E cammin facendo, negli anni ho fatto tesoro anche di una serie di convinzioni che hanno portato grandi metamorfosi nel modo di intendere e praticare il mio ruolo in quanto genitore (ripetendo quanto detto poc’anzi, pian piano appunto…sono cambiata!). Ovvero: io non credo che Isabella e Tommaso siano miei (in termini di possesso ed esclusività) né tantomeno credo siano per me; credo piuttosto siano della vita (la loro, soprattutto) e del mondo intero. Sono arrivati a me anche attraverso me, ma non sono miei; ho onore e privilegio di poterne avere responsabilmente cura e attenzione, adoperandomi al mio meglio in modo da essere per loro una guida ed un riferimento ma appunto, non sono a me e per me quanto piuttosto entrambi della vita intera nel suo complesso. Tommaso e Isabella hanno diritto e dovere di crescere emotivamente indipendenti e sicuri di sè, e di vivere pienamente nella direzione in cui le loro passioni ed inclinazioni li porteranno; se li credessi miei finirei per condizionarli alle mie esigenze, aspirazione e debolezze, e inevitabilmente li condurrei alla mia di vita smettendo perciò di incoraggiarli alla loro.

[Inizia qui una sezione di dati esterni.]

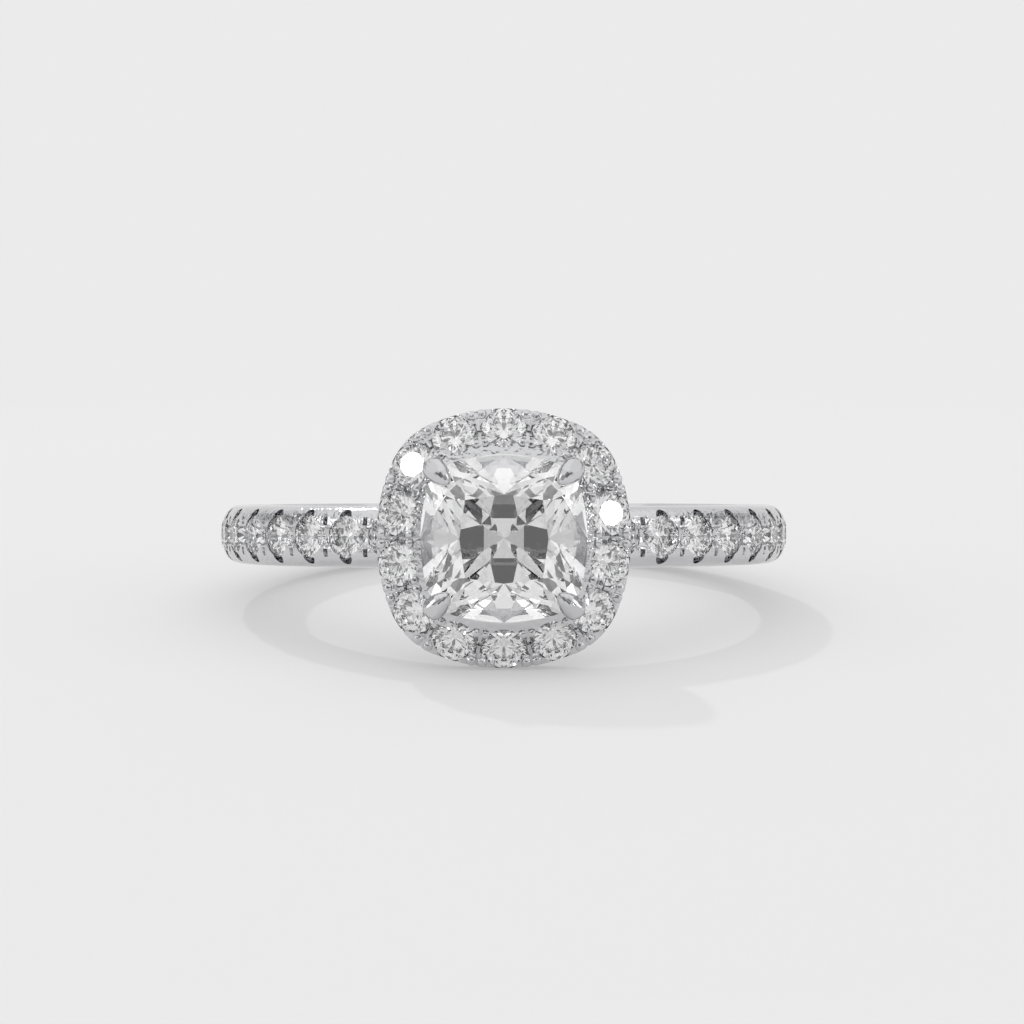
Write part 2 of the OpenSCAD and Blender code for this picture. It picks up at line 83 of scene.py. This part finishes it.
def within(tree, value, *edges):
    """The share that a value is inside its edges. Over each edge it goes smoothly from 0 to 1."""
    share = 1.0
    for none, whole in edges:
        step = add(
            tree, "ShaderNodeMapRange", {"interpolation_type": "SMOOTHSTEP"},
            Value=value, From_Min=none, From_Max=whole,
        )
        share = add(
            tree, "ShaderNodeMath", {"operation": "MULTIPLY"}, _0=step.outputs["Result"], _1=share
        ).outputs[0]
    return share


# %% [markdown]
# ## Where the graver went
#
# Round the stones the metal was cut by hand with a polished graver, which leaves small bright
# hollows. They lie on the outer skin of the band's front half and on the face of the head, fade out
# towards the claw tips, and leave the halo's back alone. So the bump that stands for them is let in
# by three distances: from the finger's axis, up the axis of the head, and back across the table to
# just past the ring's middle. Edges as simple as these also catch the back of the basket's rail and
# the walls inside the head, which shows from behind.

# %% Graver cuts
CUT_MM = 0.16
CUT_DEEP_MM = 0.04
CUT_BAND_MM = ((9.5, 9.7), (10.2, 10.05))
CUT_HEAD_MM = ((10.65, 10.8), (12.5, 12.2))
CUT_FRONT_MM = ((2.4, 1.6),)


def metres(edges_mm):
    """The same edges in the scene's own unit."""
    return [(none * MM, whole * MM) for none, whole in edges_mm]


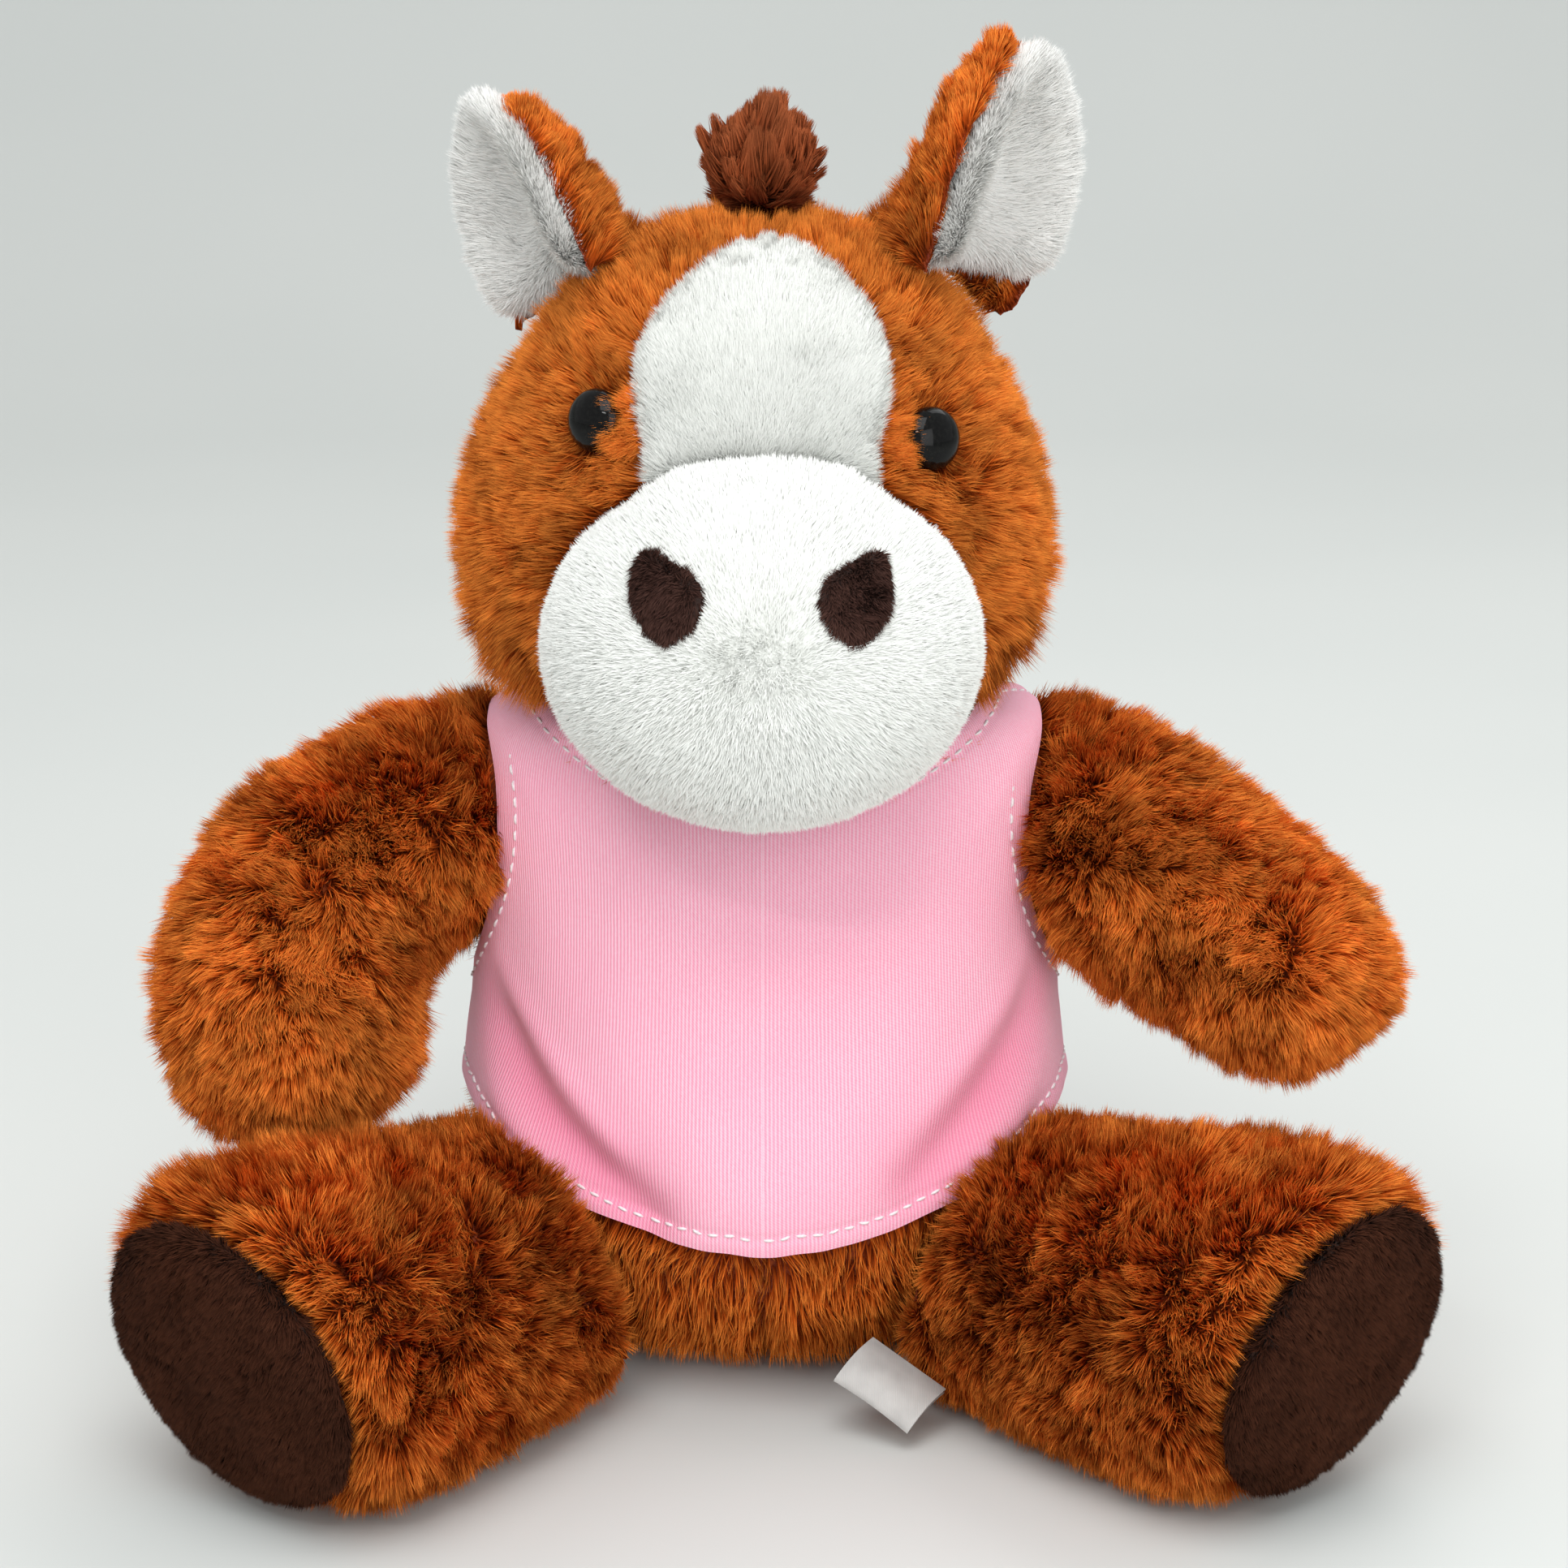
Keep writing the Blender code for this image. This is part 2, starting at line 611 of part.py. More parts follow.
def ear_place(name, side):
    """Return the matrix that stands an ear on its pivot, leaning out and back and facing out and forward."""
    lean = Matrix.Rotation(EAR_LEAN[name] * side, 4, "Y")
    tilt = Matrix.Rotation(-EAR_TILT[name], 4, "X")
    yaw = Matrix.Rotation(EAR_YAW * side, 4, "Z")
    return Matrix.Translation(EAR_ROOT[name]) @ lean @ tilt @ yaw


def ear_pivot(name, side):
    """Return the foot of an ear's back, where the ear flexes."""
    height, _, cup = EAR_BLADE[1]
    return ear_place(name, side) @ (Vector((0, cup / 2 + EAR_PIVOT_BACK, height)) * EAR_SCALE[name])


def ear_leaf(node, name, side, rows, inset, thickness, parts, material):
    """Make a cupped leaf: rows of columns bent to a trough, thickened and rounded."""
    scale = EAR_SCALE[name]
    bm = bmesh.new()
    grid = []
    for height, half_width, cup in rows:
        line = []
        for column in range(EAR_COLUMNS):
            bend = (2 * column / (EAR_COLUMNS - 1) - 1) * EAR_WRAP
            x = max(half_width - inset, EAR_LEAST) * math.sin(bend)
            y = max(cup - inset, EAR_LEAST / 2) * math.cos(bend) - cup / 2
            line.append(bm.verts.new(Vector((x, y, height)) * scale))
        grid.append(line)
    for low, high in zip(grid, grid[1:]):
        for column in range(EAR_COLUMNS - 1):
            bm.faces.new((low[column], low[column + 1], high[column + 1], high[column]))
    bmesh.ops.transform(bm, matrix=ear_place(name, side), verts=bm.verts)
    leaf = add_object(node, bm, parts, material)
    wall = leaf.modifiers.new("wall", "SOLIDIFY")
    wall.thickness = thickness * scale
    wall.offset = 0
    return smooth(leaf)


def build_ears(parts, cutters, fur, white):
    """Make both ears: a furry back on a ball root, and the white lining cupped inside it."""
    clearance = as_cutter(head_form("head clearance", cutters, grow=HEAD_CLEARANCE))
    inset = (EAR_BACK + EAR_LINING) / 2 + EAR_GAP
    for name, side in SIDES:
        root = ear_pivot(name, side)
        back = ear_leaf(f"ear_{name}", name, side, EAR_BLADE, 0, EAR_BACK, parts, fur)
        hinge = ear_place(name, side).to_3x3() @ X_AXIS
        carve(back, clearance, root, hinge, EAR_SWING)
        combine(back, ball(f"ear ball {name}", root, EAR_BALL, cutters), "UNION")
        lining = ear_leaf(f"ear_lining_{name}", name, side, EAR_BLADE[LINING_START:], inset, EAR_LINING, parts, white)
        carve(lining, clearance, root, hinge, EAR_SWING)


def build_mane(parts, mane, head_skin):
    """Make the crest of the mane, seated on the head."""
    crest = spine_form("mane", MANE_SPINE, MANE_RADII, MANE_ENDS, parts, mane)
    combine(crest, head_skin)


def build_tail(parts, cutters, mane):
    """Make the tail: a tuft that thickens and tapers from its ball."""
    start = Vector(TAIL_SPINE[0]) - Y_AXIS * 0.002
    tail = spine_form("tail", TAIL_SPINE, TAIL_RADII, (start, TAIL_TIP), parts, mane)
    rump = as_cutter(stacked_form("tail clearance", TORSO, TORSO_ENDS, cutters, grow=TAIL_CLEARANCE))
    carve(tail, rump, TAIL_ROOT, Z_AXIS, TAIL_SWING)
    combine(tail, ball("tail ball", TAIL_ROOT, TAIL_BALL, cutters), "UNION")


def cloth_form(name, grow, collection, material=None):
    """Return an offset of the torso whose lower part hangs in soft folds."""
    cloth = stacked_form(name, TORSO, TORSO_ENDS, collection, material, grow=grow)
    for vertex in cloth.data.vertices:
        x, y, z = vertex.co
        hang = max(0.0, min(1.0, (FOLD_TOP - z) / FOLD_TOP * 2))
        wave = 0.5 + 0.5 * math.cos(FOLD_COUNT * math.atan2(x, -y))
        reach = math.hypot(x, y)
        if reach > 0:
            vertex.co.x += x / reach * (FOLD_DEPTH * wave + FLARE * abs(x) / reach) * hang
            vertex.co.y += y / reach * FOLD_DEPTH * hang * wave
    return cloth


def build_tank_top(parts, cutters, jersey):
    """Make the front and back of the tank top and cut its neckline, armholes and hem."""
    inside = as_cutter(cloth_form("cloth inside", CLOTH_OFFSET, cutters))
    reach = 0.10
    spans = {"front": (-reach, SEAM_DEPTH), "back": (SEAM_DEPTH + SEAM_GAP, reach)}
    for half, (near, far) in spans.items():
        panel = cloth_form(f"shirt_{half}", CLOTH_OFFSET + CLOTH_THICK, parts, jersey)
        hem = arc_radius(*HEM[half])
        combine(panel, front_cylinder(f"hem {half}", hem, HEM[half][0] + hem, near, far, cutters), "INTERSECT")
        combine(panel, inside)
        scoop = arc_radius(*NECKLINE[half])
        middle = NECKLINE[half][0] + scoop
        combine(panel, front_cylinder(f"neckline {half}", scoop, middle, near - 0.01, far + 0.01, cutters))
        for name, side in SIDES:
            combine(panel, armhole(f"armhole {name}", side, cutters))
            combine(panel, ball(f"shoulder room {half} {name}", mirrored(SHOULDER, side), SHOULDER_ROOM, cutters))


def armhole(name, side, cutters):
    """Return the oval cutter of an armhole."""
    existing = cutters.objects.get(name)
    if existing:
        return existing
    depth = 0.04
    bm = bmesh.new()
    bmesh.ops.create_cone(bm, cap_ends=True, segments=32, radius1=1, radius2=1, depth=depth)
    bmesh.ops.scale(bm, vec=(ARMHOLE[1], ARMHOLE[0], 1), verts=bm.verts)
    middle = Vector(((ARMHOLE_START + depth / 2) * side, SHOULDER.y, SHOULDER.z - ARMHOLE_DROP))
    place = Matrix.Translation(middle) @ Matrix.Rotation(math.pi / 2, 4, "Y")
    bmesh.ops.transform(bm, matrix=place, verts=bm.verts)
    return as_cutter(add_object(name, bm, cutters))


def build_label(parts, ribbon):
    """Make the folded ribbon label, bare, with its fold at the outer end."""
    bm = bmesh.new()
    profile = [(LABEL_LENGTH, LABEL_FOLD)]
    for step in range(7):
        angle = math.pi / 2 + math.pi * step / 6
        profile.append((LABEL_FOLD * (1 + math.cos(angle)), LABEL_FOLD * math.sin(angle)))
    profile.append((LABEL_LENGTH, -LABEL_FOLD))
    face_axis = LABEL_WIDTH_AXIS.cross(LABEL_LENGTH_AXIS).normalized()
    length_axis = face_axis.cross(LABEL_WIDTH_AXIS).normalized()
    edges = []
    for along in (0, LABEL_WIDTH):
        edges.append([bm.verts.new(LABEL_CORNER + LABEL_WIDTH_AXIS * along + length_axis * x + face_axis * y)
                      for x, y in profile])
    for step in range(len(profile) - 1):
        bm.faces.new((edges[0][step], edges[0][step + 1], edges[1][step + 1], edges[1][step]))
    label = add_object("label", bm, parts, ribbon)
    wall = label.modifiers.new("wall", "SOLIDIFY")
    wall.thickness = LABEL_THICK
    wall.offset = 0


def main():
    """Build every piece of the horse."""
    clear_scene()
    parts = new_collection("plush_horse")
    cutters = new_collection("cutters")
    fur = new_material("brown pile", (0.40, 0.085, 0.012), 0.95)
    white = new_material("white pile", (0.86, 0.87, 0.82), 0.9)
    dark = new_material("dark brown pile", (0.040, 0.012, 0.006), 0.9)
    auburn = new_material("auburn pile", (0.17, 0.035, 0.010), 0.95)
    jersey = new_material("pink jersey", (0.93, 0.45, 0.58), 0.85)
    satin = new_material("white satin", (0.80, 0.79, 0.76), 0.45)
    glass_black = new_material("black gloss", (0.004, 0.004, 0.004), 0.08)
    nylon = new_material("white nylon", (0.70, 0.70, 0.68), 0.5)

    clearance = as_cutter(stacked_form("torso clearance", TORSO, TORSO_ENDS, cutters, grow=CLOTH_CLEARANCE))
    build_body(parts, cutters, fur)
    build_neck(parts, fur)
    build_arms(parts, cutters, fur, clearance)
    build_legs(parts, cutters, fur, dark, clearance)
    build_head(parts, cutters, fur)
    head_skin = build_face(parts, cutters, white, dark)
    build_eyes(parts, glass_black, nylon)
    build_ears(parts, cutters, fur, white)
    build_mane(parts, auburn, head_skin)
    build_tail(parts, cutters, auburn)
    build_tank_top(parts, cutters, jersey)
    build_label(parts, satin)


main()
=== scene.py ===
"""Dresses a sitting plush horse: stuffed forms under a brushed pile, a knitted tank top, eyes and studio.

Metres, +Z up. The horse faces -Y and its left side is +X. Every stuffed form starts from the frame's own
solid, so it stays where the solid is, and the pile grows from it strand by strand.
"""

import logging
import math
from dataclasses import dataclass, field
from enum import Enum
from functools import lru_cache
from typing import Callable, Optional, Sequence

import bpy
import numpy as np
from mathutils import Matrix, Vector, noise
from mathutils.bvhtree import BVHTree
from mathutils.kdtree import KDTree


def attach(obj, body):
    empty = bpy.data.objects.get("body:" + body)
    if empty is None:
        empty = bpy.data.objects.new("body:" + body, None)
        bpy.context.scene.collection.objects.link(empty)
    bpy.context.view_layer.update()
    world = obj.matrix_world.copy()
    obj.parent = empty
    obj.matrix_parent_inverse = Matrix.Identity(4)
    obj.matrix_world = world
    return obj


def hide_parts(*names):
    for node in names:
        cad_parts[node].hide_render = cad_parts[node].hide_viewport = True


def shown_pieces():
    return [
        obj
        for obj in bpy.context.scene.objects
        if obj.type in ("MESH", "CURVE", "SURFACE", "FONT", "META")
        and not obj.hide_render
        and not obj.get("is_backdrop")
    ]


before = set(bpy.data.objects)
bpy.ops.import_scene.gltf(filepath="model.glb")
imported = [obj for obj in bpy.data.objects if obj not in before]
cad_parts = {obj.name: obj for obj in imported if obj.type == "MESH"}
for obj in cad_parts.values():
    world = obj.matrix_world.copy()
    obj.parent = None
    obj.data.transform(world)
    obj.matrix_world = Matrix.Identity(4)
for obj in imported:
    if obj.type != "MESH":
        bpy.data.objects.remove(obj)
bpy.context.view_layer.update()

# The noise's random offset would otherwise come from the clock
noise.seed_set(1)

log = logging.getLogger("plush_horse")

Array = np.ndarray
Point = tuple[float, float, float]
Flow = Callable[[Array, Array], Array]
Piece = bpy.types.Object

STRAND_UV = "OFBake"
CLOTH_UV = "cloth"
# The attribute that holds the tank top's painted shade, in its folds and at its lower sides
FOLD_SHADE = "painted_fold_shade"
PHOTO_PIXELS = 1932

# The distance from one wale of the jersey to the next and from one course to the next, and its map's scale
WALE = 0.00068
COURSE = 0.00055
MAP_SCALE = 2

# How far a root looks for what holds or covers it, and the room that a strand leaves before a neighbour
NEAR = 0.03
COVER = 0.0045
ROOM = 0.0005
FLOOR_ROOM = 0.0003

# Tufts: the broad and the random share of their stray, how much of it strands follow, the random and the
# broad share of their tint, and how far they run into each other
TUFT_STRAY = (1.6, 0.25)
TUFT_PULL = 0.6
TUFT_TINT = (0.35, 0.30)
TUFT_BLUR = 0.22

# Strands: how much their directions, sizes and tints differ, the range of sizes, the least rise off the form,
# their bow, their width halfway up, and the share of its length at which a shortened one is dropped
STRAND_STRAY = 0.13
STRAND_SIZE = 0.14
STRAND_TINT = 0.13
SIZE_RANGE = (0.5, 1.4)
LEAST_RISE = 0.16
BEND = 0.30
TAPER = 0.85
STUBBLE = 0.35

# Nodes whose form differs enough from the solid that neighbours keep clear of the form instead
RESHAPED = ("blaze", "ear_lining_left", "ear_lining_right")


class Side(Enum):
    """A side of the horse, with the sign of its X."""

    LEFT = ("left", 1)
    RIGHT = ("right", -1)

    @property
    def word(self) -> str:
        """The side's name as the frame's nodes spell it."""
        return self.value[0]

    @property
    def sign(self) -> int:
        """The sign of X on this side."""
        return self.value[1]


def only_select(obj: Piece) -> None:
    """Make one object the only selected and active one.

    Args:
        obj: The object to select.
    """
    bpy.ops.object.select_all(action="DESELECT")
    obj.select_set(True)
    bpy.context.view_layer.objects.active = obj


def apply_modifiers(obj: Piece) -> None:
    """Apply each of an object's modifiers in order.

    Args:
        obj: The object whose modifiers are applied.
    """
    only_select(obj)
    for modifier in list(obj.modifiers):
        bpy.ops.object.modifier_apply(modifier=modifier.name)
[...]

Per meglio spiegare, cito una frase che spesso richiamo nei miei corsi sul rapporto genitori-figli perché rende perfettamente il senso di quello che voglio intendere:
I buoni genitori danno ai figli radici e ali. Radici per sapere doc’è casa loro, ali per volar via e mettere in pratica ciò che è stato loro insegnato. – Jonas Salk
Quello che faccio nei confronti dei miei figli, e che sto cercando di continuare a fare giorno dopo giorno, è offrire una base solida di affetto e amore che affondi radici profonde all’interno della loro mente e del loro cuore, in modo che sappiano guardare al mondo immergendosi in esso con fiducia e slancio, perché certi del riferimento stabile della loro famiglia e soprattutto dei loro genitori. E la prima persona con cui mi è stato necessario lavorare per generare in loro questo tipo di indipendenza affettiva ed emotiva, ovviamente sono stata io.
Ecco perché quest’anno ho ritenuto fosse tempo di partire comunque e con assoluta serenità per il mio viaggio anche senza di loro, ed ecco perché sempre quest’anno Tommaso ha deciso serenamente di passare il suo primo weekend a casa di un amico (fermandosi a dormire per la notte) malgrado in quel contesto mancassero riferimenti a lui noti e familiari.
Perché anno dopo anno, sia io che loro stiamo affondando radici ed aprendo ali. Radici per sapere dov’è casa nostra, e ali per volar via con un bagaglio ricco di tesori ciascuno dentro di sè. Perché ciascuno di noi (sia io da genitore che loro da figli) raccoglie continuamente occasioni per imparare…e per crescere.